§ WHAT NEEDS TO BE DONE
Find the line containing "obj.parent = empty". Return it and every line after it, unchanged, up to and including the last line.

------

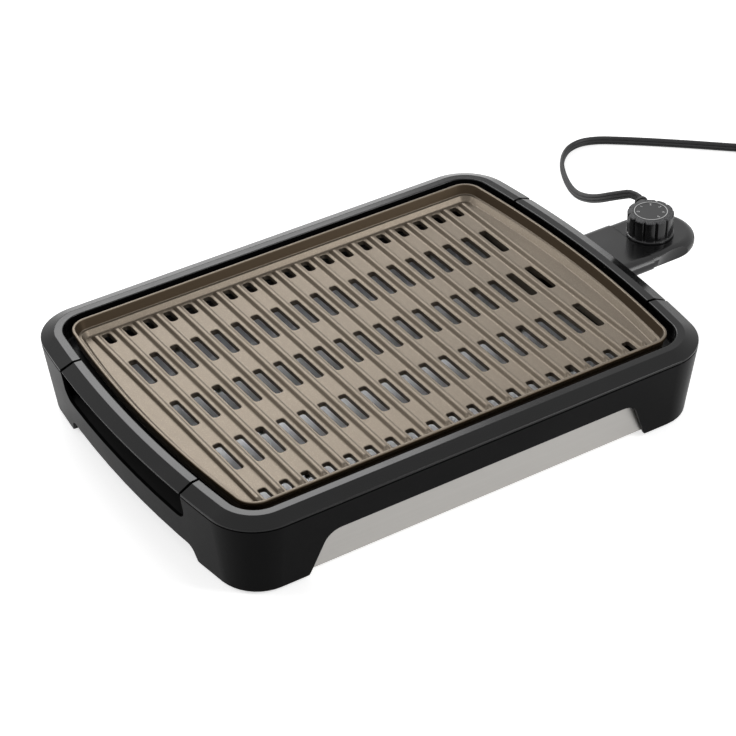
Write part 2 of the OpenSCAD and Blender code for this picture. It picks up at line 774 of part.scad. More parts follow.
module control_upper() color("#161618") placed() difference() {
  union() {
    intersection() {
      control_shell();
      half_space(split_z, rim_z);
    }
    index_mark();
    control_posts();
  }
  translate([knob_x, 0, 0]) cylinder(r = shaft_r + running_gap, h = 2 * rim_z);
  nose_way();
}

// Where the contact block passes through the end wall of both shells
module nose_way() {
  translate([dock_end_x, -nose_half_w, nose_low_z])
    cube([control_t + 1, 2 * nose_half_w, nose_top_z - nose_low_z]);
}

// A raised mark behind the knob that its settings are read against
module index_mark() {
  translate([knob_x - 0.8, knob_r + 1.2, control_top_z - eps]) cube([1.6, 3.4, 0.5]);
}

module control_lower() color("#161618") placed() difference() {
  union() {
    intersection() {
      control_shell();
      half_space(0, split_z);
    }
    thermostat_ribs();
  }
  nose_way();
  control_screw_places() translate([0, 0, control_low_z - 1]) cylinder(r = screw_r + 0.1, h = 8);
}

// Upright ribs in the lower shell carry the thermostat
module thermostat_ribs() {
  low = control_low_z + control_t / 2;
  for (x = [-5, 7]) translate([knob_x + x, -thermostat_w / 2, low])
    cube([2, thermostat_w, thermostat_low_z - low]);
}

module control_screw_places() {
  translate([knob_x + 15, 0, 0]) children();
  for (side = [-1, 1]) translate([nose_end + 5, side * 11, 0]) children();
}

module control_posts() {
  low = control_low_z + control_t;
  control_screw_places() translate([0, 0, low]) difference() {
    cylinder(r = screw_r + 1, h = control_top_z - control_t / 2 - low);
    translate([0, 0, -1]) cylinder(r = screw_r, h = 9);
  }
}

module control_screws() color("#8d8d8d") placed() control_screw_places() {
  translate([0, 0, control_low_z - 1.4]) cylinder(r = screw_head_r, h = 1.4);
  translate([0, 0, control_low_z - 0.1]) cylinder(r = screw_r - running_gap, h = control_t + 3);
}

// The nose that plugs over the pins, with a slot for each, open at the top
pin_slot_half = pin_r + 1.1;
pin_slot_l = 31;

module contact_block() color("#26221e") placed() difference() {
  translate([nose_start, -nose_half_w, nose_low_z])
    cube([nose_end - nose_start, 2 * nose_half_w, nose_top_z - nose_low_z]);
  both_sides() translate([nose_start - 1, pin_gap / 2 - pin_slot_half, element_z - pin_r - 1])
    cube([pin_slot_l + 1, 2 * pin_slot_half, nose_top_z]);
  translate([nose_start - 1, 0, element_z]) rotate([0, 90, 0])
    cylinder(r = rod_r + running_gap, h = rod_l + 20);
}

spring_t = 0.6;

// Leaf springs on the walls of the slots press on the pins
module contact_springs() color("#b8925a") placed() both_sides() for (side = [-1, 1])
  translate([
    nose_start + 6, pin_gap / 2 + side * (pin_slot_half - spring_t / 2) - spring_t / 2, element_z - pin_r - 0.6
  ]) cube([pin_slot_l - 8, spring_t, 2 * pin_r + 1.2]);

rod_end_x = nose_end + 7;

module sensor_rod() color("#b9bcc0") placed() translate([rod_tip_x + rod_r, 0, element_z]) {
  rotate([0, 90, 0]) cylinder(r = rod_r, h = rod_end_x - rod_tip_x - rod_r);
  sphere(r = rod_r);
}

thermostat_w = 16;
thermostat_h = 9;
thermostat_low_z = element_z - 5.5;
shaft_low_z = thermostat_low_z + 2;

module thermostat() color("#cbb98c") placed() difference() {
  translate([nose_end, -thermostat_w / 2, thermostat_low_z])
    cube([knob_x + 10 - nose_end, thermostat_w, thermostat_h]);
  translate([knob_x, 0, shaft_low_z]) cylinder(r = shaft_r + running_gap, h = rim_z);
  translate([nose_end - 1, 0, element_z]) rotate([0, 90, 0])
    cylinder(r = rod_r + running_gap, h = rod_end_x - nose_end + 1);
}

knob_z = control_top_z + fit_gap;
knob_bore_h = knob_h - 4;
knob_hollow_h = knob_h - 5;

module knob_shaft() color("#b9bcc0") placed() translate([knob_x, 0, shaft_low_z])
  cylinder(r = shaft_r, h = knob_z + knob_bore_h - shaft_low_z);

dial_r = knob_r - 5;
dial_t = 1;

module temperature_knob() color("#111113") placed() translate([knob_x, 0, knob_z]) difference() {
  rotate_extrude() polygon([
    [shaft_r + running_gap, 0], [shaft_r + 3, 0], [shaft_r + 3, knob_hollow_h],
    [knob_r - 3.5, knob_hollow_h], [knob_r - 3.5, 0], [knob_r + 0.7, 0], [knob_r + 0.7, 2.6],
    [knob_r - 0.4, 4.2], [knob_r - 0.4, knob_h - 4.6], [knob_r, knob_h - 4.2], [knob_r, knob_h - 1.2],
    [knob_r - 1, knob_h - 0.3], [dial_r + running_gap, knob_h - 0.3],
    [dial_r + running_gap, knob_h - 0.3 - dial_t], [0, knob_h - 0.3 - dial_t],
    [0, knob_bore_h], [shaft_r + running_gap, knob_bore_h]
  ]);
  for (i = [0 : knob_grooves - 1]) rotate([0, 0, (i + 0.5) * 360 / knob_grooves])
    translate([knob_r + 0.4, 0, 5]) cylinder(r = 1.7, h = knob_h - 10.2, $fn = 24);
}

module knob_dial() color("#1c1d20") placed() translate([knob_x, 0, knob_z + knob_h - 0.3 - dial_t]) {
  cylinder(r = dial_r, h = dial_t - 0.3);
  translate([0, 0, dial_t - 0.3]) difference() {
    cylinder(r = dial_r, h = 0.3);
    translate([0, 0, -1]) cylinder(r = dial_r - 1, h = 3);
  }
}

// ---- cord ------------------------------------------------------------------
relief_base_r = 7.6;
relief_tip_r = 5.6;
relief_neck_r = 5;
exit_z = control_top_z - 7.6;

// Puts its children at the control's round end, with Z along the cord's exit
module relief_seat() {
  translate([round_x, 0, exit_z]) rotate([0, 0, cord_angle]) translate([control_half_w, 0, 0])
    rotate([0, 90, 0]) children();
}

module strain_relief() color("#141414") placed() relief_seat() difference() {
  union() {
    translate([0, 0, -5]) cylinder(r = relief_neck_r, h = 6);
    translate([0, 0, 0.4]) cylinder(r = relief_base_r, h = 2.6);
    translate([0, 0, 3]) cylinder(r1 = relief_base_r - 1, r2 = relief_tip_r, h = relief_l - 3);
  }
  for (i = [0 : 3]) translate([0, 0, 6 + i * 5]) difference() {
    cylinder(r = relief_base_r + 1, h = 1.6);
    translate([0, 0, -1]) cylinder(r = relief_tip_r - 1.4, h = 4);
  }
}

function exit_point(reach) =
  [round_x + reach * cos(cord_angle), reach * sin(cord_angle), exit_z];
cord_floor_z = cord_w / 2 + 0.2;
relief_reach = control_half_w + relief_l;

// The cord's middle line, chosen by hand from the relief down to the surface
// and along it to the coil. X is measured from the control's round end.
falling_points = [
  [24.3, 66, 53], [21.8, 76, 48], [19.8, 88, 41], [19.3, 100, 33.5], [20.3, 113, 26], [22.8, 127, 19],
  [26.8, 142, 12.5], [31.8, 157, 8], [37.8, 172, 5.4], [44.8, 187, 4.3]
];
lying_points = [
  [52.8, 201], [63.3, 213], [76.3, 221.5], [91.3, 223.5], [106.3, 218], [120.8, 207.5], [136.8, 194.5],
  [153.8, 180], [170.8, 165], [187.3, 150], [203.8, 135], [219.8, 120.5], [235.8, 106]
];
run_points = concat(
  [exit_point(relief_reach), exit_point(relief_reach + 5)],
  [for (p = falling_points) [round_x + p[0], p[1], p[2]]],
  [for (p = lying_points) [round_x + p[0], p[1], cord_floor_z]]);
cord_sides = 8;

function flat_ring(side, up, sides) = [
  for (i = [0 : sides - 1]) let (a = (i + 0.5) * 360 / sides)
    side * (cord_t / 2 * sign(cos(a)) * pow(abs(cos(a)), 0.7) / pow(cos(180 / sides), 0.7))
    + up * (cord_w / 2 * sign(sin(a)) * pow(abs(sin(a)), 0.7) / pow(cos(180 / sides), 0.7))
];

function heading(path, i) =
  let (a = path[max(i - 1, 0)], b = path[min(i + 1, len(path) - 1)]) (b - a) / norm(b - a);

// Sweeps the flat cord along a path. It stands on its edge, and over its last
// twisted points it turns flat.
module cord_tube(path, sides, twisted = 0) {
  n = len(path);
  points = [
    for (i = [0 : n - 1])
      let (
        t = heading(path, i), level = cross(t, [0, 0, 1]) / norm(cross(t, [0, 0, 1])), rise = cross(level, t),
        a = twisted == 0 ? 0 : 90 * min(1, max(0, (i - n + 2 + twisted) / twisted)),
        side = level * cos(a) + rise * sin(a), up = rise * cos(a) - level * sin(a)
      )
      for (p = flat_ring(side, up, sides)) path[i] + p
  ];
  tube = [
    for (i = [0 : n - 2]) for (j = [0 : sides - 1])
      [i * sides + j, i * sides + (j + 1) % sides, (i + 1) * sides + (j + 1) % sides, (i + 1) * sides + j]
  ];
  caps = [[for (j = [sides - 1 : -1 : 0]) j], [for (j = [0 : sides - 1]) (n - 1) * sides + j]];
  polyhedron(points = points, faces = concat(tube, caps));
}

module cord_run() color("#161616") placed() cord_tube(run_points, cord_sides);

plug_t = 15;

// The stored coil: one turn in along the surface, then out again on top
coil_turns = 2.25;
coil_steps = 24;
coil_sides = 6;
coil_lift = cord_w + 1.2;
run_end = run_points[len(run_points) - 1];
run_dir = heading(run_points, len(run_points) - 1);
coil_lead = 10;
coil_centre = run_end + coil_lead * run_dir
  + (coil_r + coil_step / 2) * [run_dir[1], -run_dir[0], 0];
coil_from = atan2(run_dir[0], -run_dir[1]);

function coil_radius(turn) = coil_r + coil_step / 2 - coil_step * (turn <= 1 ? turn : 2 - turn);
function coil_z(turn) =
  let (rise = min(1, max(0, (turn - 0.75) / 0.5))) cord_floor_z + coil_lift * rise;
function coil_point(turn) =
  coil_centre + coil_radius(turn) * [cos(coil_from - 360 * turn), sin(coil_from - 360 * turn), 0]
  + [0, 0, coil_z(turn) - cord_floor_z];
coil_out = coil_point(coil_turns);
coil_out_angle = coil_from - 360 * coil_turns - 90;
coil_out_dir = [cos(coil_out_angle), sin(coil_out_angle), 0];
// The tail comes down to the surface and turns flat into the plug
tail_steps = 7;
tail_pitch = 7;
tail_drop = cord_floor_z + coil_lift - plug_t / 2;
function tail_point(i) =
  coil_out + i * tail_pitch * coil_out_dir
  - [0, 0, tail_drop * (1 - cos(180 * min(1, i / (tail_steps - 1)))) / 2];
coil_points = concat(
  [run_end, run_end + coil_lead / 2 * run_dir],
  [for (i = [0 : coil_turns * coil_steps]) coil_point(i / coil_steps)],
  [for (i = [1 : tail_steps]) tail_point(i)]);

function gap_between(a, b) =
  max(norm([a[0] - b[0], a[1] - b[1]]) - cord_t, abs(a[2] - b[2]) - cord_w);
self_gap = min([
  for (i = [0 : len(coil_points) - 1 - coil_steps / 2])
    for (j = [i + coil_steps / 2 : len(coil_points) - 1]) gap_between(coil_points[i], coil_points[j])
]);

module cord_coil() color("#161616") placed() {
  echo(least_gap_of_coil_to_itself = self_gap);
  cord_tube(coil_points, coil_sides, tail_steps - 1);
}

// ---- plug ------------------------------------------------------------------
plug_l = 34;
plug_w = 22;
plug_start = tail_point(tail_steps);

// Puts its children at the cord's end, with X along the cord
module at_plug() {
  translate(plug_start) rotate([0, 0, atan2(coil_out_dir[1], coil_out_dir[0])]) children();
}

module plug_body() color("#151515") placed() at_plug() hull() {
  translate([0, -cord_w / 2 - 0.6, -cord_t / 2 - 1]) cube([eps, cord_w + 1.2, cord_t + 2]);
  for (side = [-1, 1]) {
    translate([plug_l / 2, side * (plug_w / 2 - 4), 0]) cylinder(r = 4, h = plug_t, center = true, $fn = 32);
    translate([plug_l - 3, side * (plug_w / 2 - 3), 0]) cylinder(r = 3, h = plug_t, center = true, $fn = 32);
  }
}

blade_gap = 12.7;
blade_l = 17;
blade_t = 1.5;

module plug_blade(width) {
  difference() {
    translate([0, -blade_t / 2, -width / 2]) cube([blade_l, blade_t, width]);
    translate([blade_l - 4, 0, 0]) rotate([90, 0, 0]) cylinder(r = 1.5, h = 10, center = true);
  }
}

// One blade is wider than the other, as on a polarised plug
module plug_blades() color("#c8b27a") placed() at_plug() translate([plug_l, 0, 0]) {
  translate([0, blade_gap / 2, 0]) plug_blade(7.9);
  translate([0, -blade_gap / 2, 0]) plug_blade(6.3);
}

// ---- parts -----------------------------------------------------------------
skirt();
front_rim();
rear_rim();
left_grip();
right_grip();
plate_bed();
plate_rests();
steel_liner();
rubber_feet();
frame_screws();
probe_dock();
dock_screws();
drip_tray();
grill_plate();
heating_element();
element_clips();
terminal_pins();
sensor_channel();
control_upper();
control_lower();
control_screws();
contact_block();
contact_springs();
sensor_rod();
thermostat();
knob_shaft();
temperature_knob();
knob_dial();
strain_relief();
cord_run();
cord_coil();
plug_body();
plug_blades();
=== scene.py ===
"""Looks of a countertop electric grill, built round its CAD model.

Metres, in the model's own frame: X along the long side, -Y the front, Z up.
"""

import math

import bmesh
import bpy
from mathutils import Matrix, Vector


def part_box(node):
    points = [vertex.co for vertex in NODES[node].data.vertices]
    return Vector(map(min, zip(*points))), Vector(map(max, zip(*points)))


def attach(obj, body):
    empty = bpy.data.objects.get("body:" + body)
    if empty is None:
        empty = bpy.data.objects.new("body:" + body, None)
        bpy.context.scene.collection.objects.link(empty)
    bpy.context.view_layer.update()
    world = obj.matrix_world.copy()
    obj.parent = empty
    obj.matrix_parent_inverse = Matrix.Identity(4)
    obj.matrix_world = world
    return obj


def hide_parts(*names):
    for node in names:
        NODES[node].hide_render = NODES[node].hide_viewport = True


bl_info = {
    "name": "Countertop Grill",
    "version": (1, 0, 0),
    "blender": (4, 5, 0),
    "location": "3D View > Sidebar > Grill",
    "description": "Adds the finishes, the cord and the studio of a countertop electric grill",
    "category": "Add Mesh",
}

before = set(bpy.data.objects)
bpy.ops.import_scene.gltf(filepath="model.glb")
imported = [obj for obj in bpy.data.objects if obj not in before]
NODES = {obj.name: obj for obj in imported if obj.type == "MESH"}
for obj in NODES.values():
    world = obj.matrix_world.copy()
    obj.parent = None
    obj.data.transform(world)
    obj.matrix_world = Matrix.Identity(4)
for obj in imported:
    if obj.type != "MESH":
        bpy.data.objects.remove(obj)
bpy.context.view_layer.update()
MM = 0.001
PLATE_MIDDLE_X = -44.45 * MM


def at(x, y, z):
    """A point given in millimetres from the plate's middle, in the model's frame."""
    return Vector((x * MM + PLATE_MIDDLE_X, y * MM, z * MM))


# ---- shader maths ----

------

§ SOLUTION FOR THIS PROBLEM
    obj.parent = empty
    obj.matrix_parent_inverse = Matrix.Identity(4)
    obj.matrix_world = world
    return obj


def hide_parts(*names):
    for node in names:
        NODES[node].hide_render = NODES[node].hide_viewport = True


bl_info = {
    "name": "Countertop Grill",
    "version": (1, 0, 0),
    "blender": (4, 5, 0),
    "location": "3D View > Sidebar > Grill",
    "description": "Adds the finishes, the cord and the studio of a countertop electric grill",
    "category": "Add Mesh",
}

before = set(bpy.data.objects)
bpy.ops.import_scene.gltf(filepath="model.glb")
imported = [obj for obj in bpy.data.objects if obj not in before]
NODES = {obj.name: obj for obj in imported if obj.type == "MESH"}
for obj in NODES.values():
    world = obj.matrix_world.copy()
    obj.parent = None
    obj.data.transform(world)
    obj.matrix_world = Matrix.Identity(4)
for obj in imported:
    if obj.type != "MESH":
        bpy.data.objects.remove(obj)
bpy.context.view_layer.update()
MM = 0.001
PLATE_MIDDLE_X = -44.45 * MM


def at(x, y, z):
    """A point given in millimetres from the plate's middle, in the model's frame."""
    return Vector((x * MM + PLATE_MIDDLE_X, y * MM, z * MM))


# ---- shader maths ----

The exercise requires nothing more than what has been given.